## What the task asks
Each record must be reproduced exactly as it is shown.

3D code data

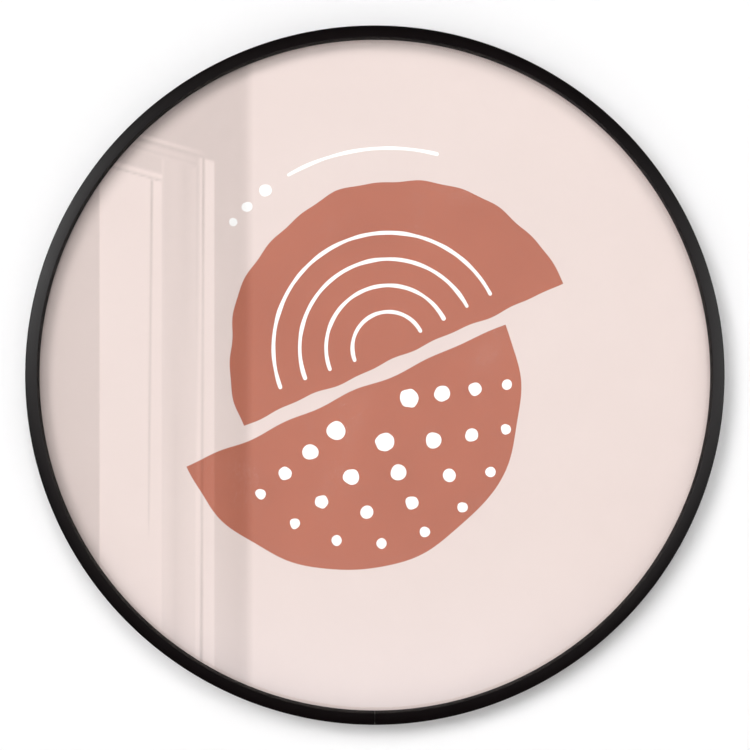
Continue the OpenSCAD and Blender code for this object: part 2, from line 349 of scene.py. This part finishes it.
# %% The large cards
spokes = 144
radii = [0.02, 0.1, 0.2, 0.25, 0.3, 0.35, 0.4, 0.45, 0.5, 0.6, 0.8, 1.0, 1.3, 1.7, 2.2, 2.8, 3.1, 3.1]
depths = [0] * 15 + [0.2, 0.7, 1.44]
rim_fade = [1] * 14 + [0.9, 0.7, 0.4, 0.1]
turns = np.arange(spokes) * 2 * np.pi / spokes
spread_x, spread_z = np.outer(radii, np.cos(turns)).ravel(), np.outer(radii, np.sin(turns)).ravel()
bowl_y, bowl_fade = np.repeat(depths, spokes), np.repeat(rim_fade, spokes)
quads = [(k + i, k + (i + 1) % spokes, k + spokes + (i + 1) % spokes, k + spokes + i)
         for k in range(0, (len(radii) - 1) * spokes, spokes) for i in range(spokes)]
quads.append(tuple(range(spokes)))

room = mirror_at(spread_z / (to_card * MM), np.full(len(spread_x), plain_mirror))
glow_card("front_card", np.column_stack([spread_x, bowl_y, spread_z]), quads,
          sheen_at(spread_x, spread_z) * bowl_fade, room, (centre.x, card_y, centre.z))

rear_card_y, rear_level, rear_swing, rear_lit_from = 1.5, 0.75, 0.45, 115
rear_tone = rear_level + rear_swing * np.cos(turns - math.radians(rear_lit_from))
glow_card("rear_card", np.column_stack([spread_x, -bowl_y, spread_z]), quads,
          np.tile(rear_tone, len(radii)) * bowl_fade, np.ones((len(spread_x), 4)),
          (centre.x, rear_card_y, centre.z))

# %% [markdown]
# ## The door in the pane
# The door is painted as tones along its width, once for its upper and once for its lower part. Above that
# come lines that run down to the right, because the door stands at a slant to the pane. All places are
# millimetres from the ring's centre, as the camera sees them on the plane of the ring's face. A tone of 1
# is the plain wall and 0 the darkest part of the door. Between two places the tone runs evenly. Two narrow
# grooves lean a little and fade downwards.

# %% The door's tones
column_at = [-260, -197.2, -196.2, -152.8, -151.6, -149.7, -142.5, -135.4, -128.2, -126.8, -125.4, -124, -121,
             -115.3, -114, -104, -97, -92.5, -90, -86.5]
upper_tone = [0.1, 0.1, 1, 1, 0.55, 0.35, 0.4, 0.2, 0.4, 0.15, 0.4, 0.9, 0.95, 1, 0, 0, 0, 0.2, 0.55, 1]
lower_tone = [0.1, 0.1, 1, 1, 0.7, 0.7, 0.4, 0.6, 0.75, 0.9, 1.1, 1, 0.9, 1, 0.35, 0.15, 0.05, 0.2, 0.55, 1]
lower_from, upper_from = -75, 135

moulding_at = [-400, 112, 113, 115, 117.5, 119.5, 120.7, 121.4, 122.2, 123.5, 124.5, 126.2, 400]
moulding_tone = [0.3, 0.3, 0.5, 0.1, 0.45, 0.25, 0, -0.3, 0, 0.65, 0.65, 0, 0]
edge_at = [-400, 94.8, 95.9, 97, 98.2, 99.8, 101.4, 400]
edge_tone = [1, 1, 0.2, 0.6, 1.05, 1.05, 0.3, 0.3]
panel_left, panel_right, panel_top = -196.7, -152, 95

grooves = [(-159.3, [-118, -97, -75, 50, 110], [0, 0.5, 0.55, 0.8, 1.1]),
           (-122.5, [-161, -118, -75, 75, 110], [1.35, 1, 0.7, 0.8, 1.35])]
lean_at = [-163, -162, -156, -155, -129, -128, -117, -116]
lean_by = [0, 0.01, 0.01, 0, 0, 0.0045, 0.0045, 0]
fading_at, fading_by = [-197.2, -196.2, -160, -140, -127, -118], [0, 1, 1, 0.8, 0.45, 0]
start_at, start_height = [-128, -126], [112, 120.5]
fall, top_of_lean = 0.28, 135

# %% [markdown]
# A place takes its tone from the columns, and the grooves are cut into that. The slanted upper edge of the
# light panel and the mouldings above it are laid over the result, each from its own height on.

# %% Work out the tone at a place
def step_at(values, edge, width=1.5):
    return np.clip((values - edge) / width + 0.5, 0, 1)


def groove(values, at, half_width=1.5):
    return np.clip(1 - np.abs(values - at) / half_width, 0, 1)


def door_tone(across, up):
    slanted = up + fall * across
    leant = across + np.interp(across, lean_at, lean_by) * (top_of_lean - up)
    lower = np.interp(up, [lower_from, upper_from], [1, 0])
    tone = np.interp(leant, column_at, upper_tone) * (1 - lower)
    tone += np.interp(leant, column_at, lower_tone) * lower
    for at, heights, amounts in grooves:
        tone -= groove(leant, at) * np.interp(up, heights, amounts)

    panel = step_at(-across, -panel_right, 1) * step_at(across, panel_left)
    tone += (np.interp(slanted, edge_at, edge_tone) - tone) * step_at(slanted, panel_top) * panel

    lined = np.interp(slanted, moulding_at, moulding_tone) * np.interp(across, fading_at, fading_by)
    above = lined + np.interp(across, column_at[-4:], upper_tone[-4:])
    return tone + (above - tone) * step_at(slanted, np.interp(across, start_at, start_height))


# %% [markdown]
# The tones are worked out on a grid of points that are finer across than up, as the door's lines are. The
# first use is the mirrored door itself, on a card of its own in front of the large one.

# %% Hang the mirrored door
door_x, door_z = np.arange(-260, -85, 0.75), np.arange(-252, 252.5, 1.5)
across, up = (a.ravel() for a in np.meshgrid(door_x, door_z))
tone, columns, rows = door_tone(across, up), len(door_x), len(door_z)
door_quads = [(r * columns + c, r * columns + c + 1, (r + 1) * columns + c + 1, (r + 1) * columns + c)
              for r in range(rows - 1) for c in range(columns - 1)]
door_points = np.column_stack([across * MM, np.zeros_like(across), up * MM])
door_mirror = mirror_at(up, plain_mirror * (0.5 + 0.5 * tone))
glow_card("door_mirrored", door_points * to_card, door_quads, sheen_at(across, up), door_mirror,
          (centre.x, card_y + 2 * MM, centre.z))

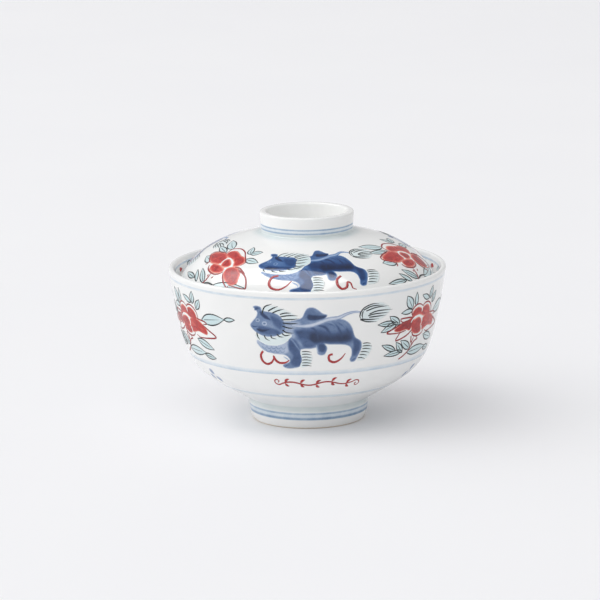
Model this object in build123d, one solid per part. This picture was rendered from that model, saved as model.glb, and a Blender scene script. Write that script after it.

## Solved exercise
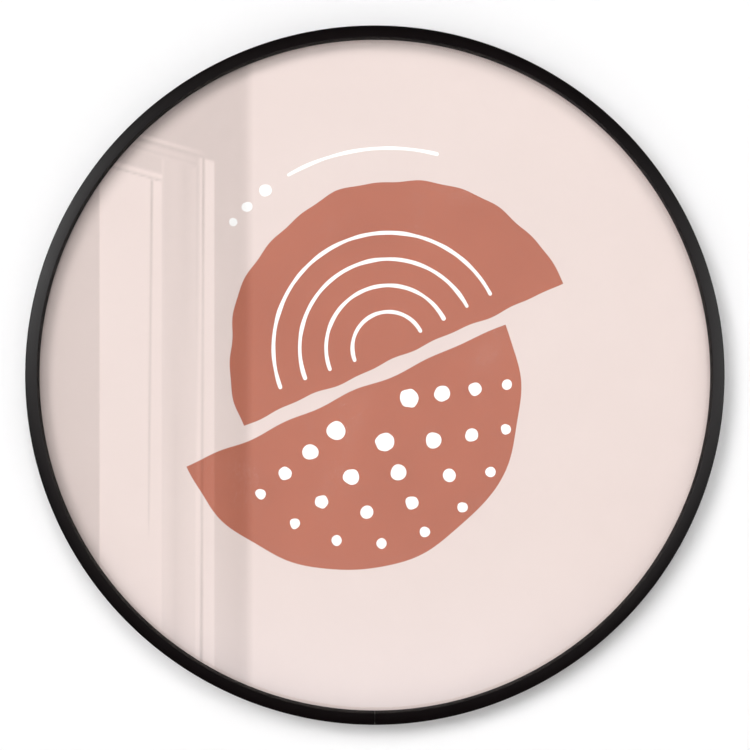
Continue the OpenSCAD and Blender code for this object: part 2, from line 349 of scene.py. This part finishes it.
# %% The large cards
spokes = 144
radii = [0.02, 0.1, 0.2, 0.25, 0.3, 0.35, 0.4, 0.45, 0.5, 0.6, 0.8, 1.0, 1.3, 1.7, 2.2, 2.8, 3.1, 3.1]
depths = [0] * 15 + [0.2, 0.7, 1.44]
rim_fade = [1] * 14 + [0.9, 0.7, 0.4, 0.1]
turns = np.arange(spokes) * 2 * np.pi / spokes
spread_x, spread_z = np.outer(radii, np.cos(turns)).ravel(), np.outer(radii, np.sin(turns)).ravel()
bowl_y, bowl_fade = np.repeat(depths, spokes), np.repeat(rim_fade, spokes)
quads = [(k + i, k + (i + 1) % spokes, k + spokes + (i + 1) % spokes, k + spokes + i)
         for k in range(0, (len(radii) - 1) * spokes, spokes) for i in range(spokes)]
quads.append(tuple(range(spokes)))

room = mirror_at(spread_z / (to_card * MM), np.full(len(spread_x), plain_mirror))
glow_card("front_card", np.column_stack([spread_x, bowl_y, spread_z]), quads,
          sheen_at(spread_x, spread_z) * bowl_fade, room, (centre.x, card_y, centre.z))

rear_card_y, rear_level, rear_swing, rear_lit_from = 1.5, 0.75, 0.45, 115
rear_tone = rear_level + rear_swing * np.cos(turns - math.radians(rear_lit_from))
glow_card("rear_card", np.column_stack([spread_x, -bowl_y, spread_z]), quads,
          np.tile(rear_tone, len(radii)) * bowl_fade, np.ones((len(spread_x), 4)),
          (centre.x, rear_card_y, centre.z))

# %% [markdown]
# ## The door in the pane
# The door is painted as tones along its width, once for its upper and once for its lower part. Above that
# come lines that run down to the right, because the door stands at a slant to the pane. All places are
# millimetres from the ring's centre, as the camera sees them on the plane of the ring's face. A tone of 1
# is the plain wall and 0 the darkest part of the door. Between two places the tone runs evenly. Two narrow
# grooves lean a little and fade downwards.

# %% The door's tones
column_at = [-260, -197.2, -196.2, -152.8, -151.6, -149.7, -142.5, -135.4, -128.2, -126.8, -125.4, -124, -121,
             -115.3, -114, -104, -97, -92.5, -90, -86.5]
upper_tone = [0.1, 0.1, 1, 1, 0.55, 0.35, 0.4, 0.2, 0.4, 0.15, 0.4, 0.9, 0.95, 1, 0, 0, 0, 0.2, 0.55, 1]
lower_tone = [0.1, 0.1, 1, 1, 0.7, 0.7, 0.4, 0.6, 0.75, 0.9, 1.1, 1, 0.9, 1, 0.35, 0.15, 0.05, 0.2, 0.55, 1]
lower_from, upper_from = -75, 135

moulding_at = [-400, 112, 113, 115, 117.5, 119.5, 120.7, 121.4, 122.2, 123.5, 124.5, 126.2, 400]
moulding_tone = [0.3, 0.3, 0.5, 0.1, 0.45, 0.25, 0, -0.3, 0, 0.65, 0.65, 0, 0]
edge_at = [-400, 94.8, 95.9, 97, 98.2, 99.8, 101.4, 400]
edge_tone = [1, 1, 0.2, 0.6, 1.05, 1.05, 0.3, 0.3]
panel_left, panel_right, panel_top = -196.7, -152, 95

grooves = [(-159.3, [-118, -97, -75, 50, 110], [0, 0.5, 0.55, 0.8, 1.1]),
           (-122.5, [-161, -118, -75, 75, 110], [1.35, 1, 0.7, 0.8, 1.35])]
lean_at = [-163, -162, -156, -155, -129, -128, -117, -116]
lean_by = [0, 0.01, 0.01, 0, 0, 0.0045, 0.0045, 0]
fading_at, fading_by = [-197.2, -196.2, -160, -140, -127, -118], [0, 1, 1, 0.8, 0.45, 0]
start_at, start_height = [-128, -126], [112, 120.5]
fall, top_of_lean = 0.28, 135

# %% [markdown]
# A place takes its tone from the columns, and the grooves are cut into that. The slanted upper edge of the
# light panel and the mouldings above it are laid over the result, each from its own height on.

# %% Work out the tone at a place
def step_at(values, edge, width=1.5):
    return np.clip((values - edge) / width + 0.5, 0, 1)


def groove(values, at, half_width=1.5):
    return np.clip(1 - np.abs(values - at) / half_width, 0, 1)


def door_tone(across, up):
    slanted = up + fall * across
    leant = across + np.interp(across, lean_at, lean_by) * (top_of_lean - up)
    lower = np.interp(up, [lower_from, upper_from], [1, 0])
    tone = np.interp(leant, column_at, upper_tone) * (1 - lower)
    tone += np.interp(leant, column_at, lower_tone) * lower
    for at, heights, amounts in grooves:
        tone -= groove(leant, at) * np.interp(up, heights, amounts)

    panel = step_at(-across, -panel_right, 1) * step_at(across, panel_left)
    tone += (np.interp(slanted, edge_at, edge_tone) - tone) * step_at(slanted, panel_top) * panel

    lined = np.interp(slanted, moulding_at, moulding_tone) * np.interp(across, fading_at, fading_by)
    above = lined + np.interp(across, column_at[-4:], upper_tone[-4:])
    return tone + (above - tone) * step_at(slanted, np.interp(across, start_at, start_height))


# %% [markdown]
# The tones are worked out on a grid of points that are finer across than up, as the door's lines are. The
# first use is the mirrored door itself, on a card of its own in front of the large one.

# %% Hang the mirrored door
door_x, door_z = np.arange(-260, -85, 0.75), np.arange(-252, 252.5, 1.5)
across, up = (a.ravel() for a in np.meshgrid(door_x, door_z))
tone, columns, rows = door_tone(across, up), len(door_x), len(door_z)
door_quads = [(r * columns + c, r * columns + c + 1, (r + 1) * columns + c + 1, (r + 1) * columns + c)
              for r in range(rows - 1) for c in range(columns - 1)]
door_points = np.column_stack([across * MM, np.zeros_like(across), up * MM])
door_mirror = mirror_at(up, plain_mirror * (0.5 + 0.5 * tone))
glow_card("door_mirrored", door_points * to_card, door_quads, sheen_at(across, up), door_mirror,
          (centre.x, card_y + 2 * MM, centre.z))

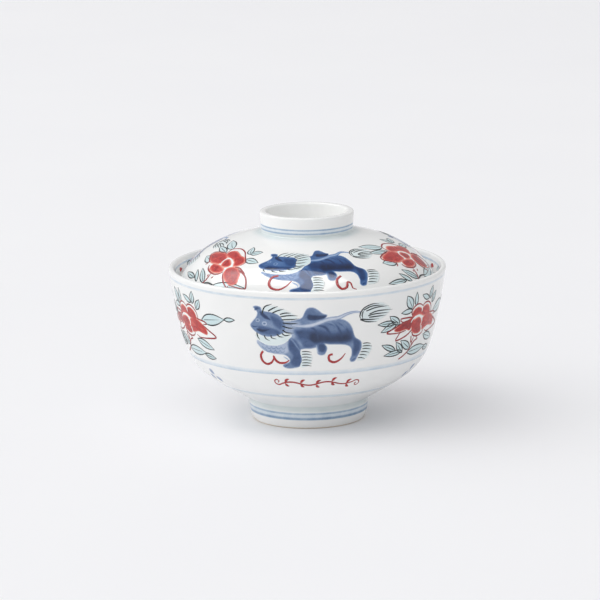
Model this object in build123d, one solid per part. This picture was rendered from that model, saved as model.glb, and a Blender scene script. Write that script after it.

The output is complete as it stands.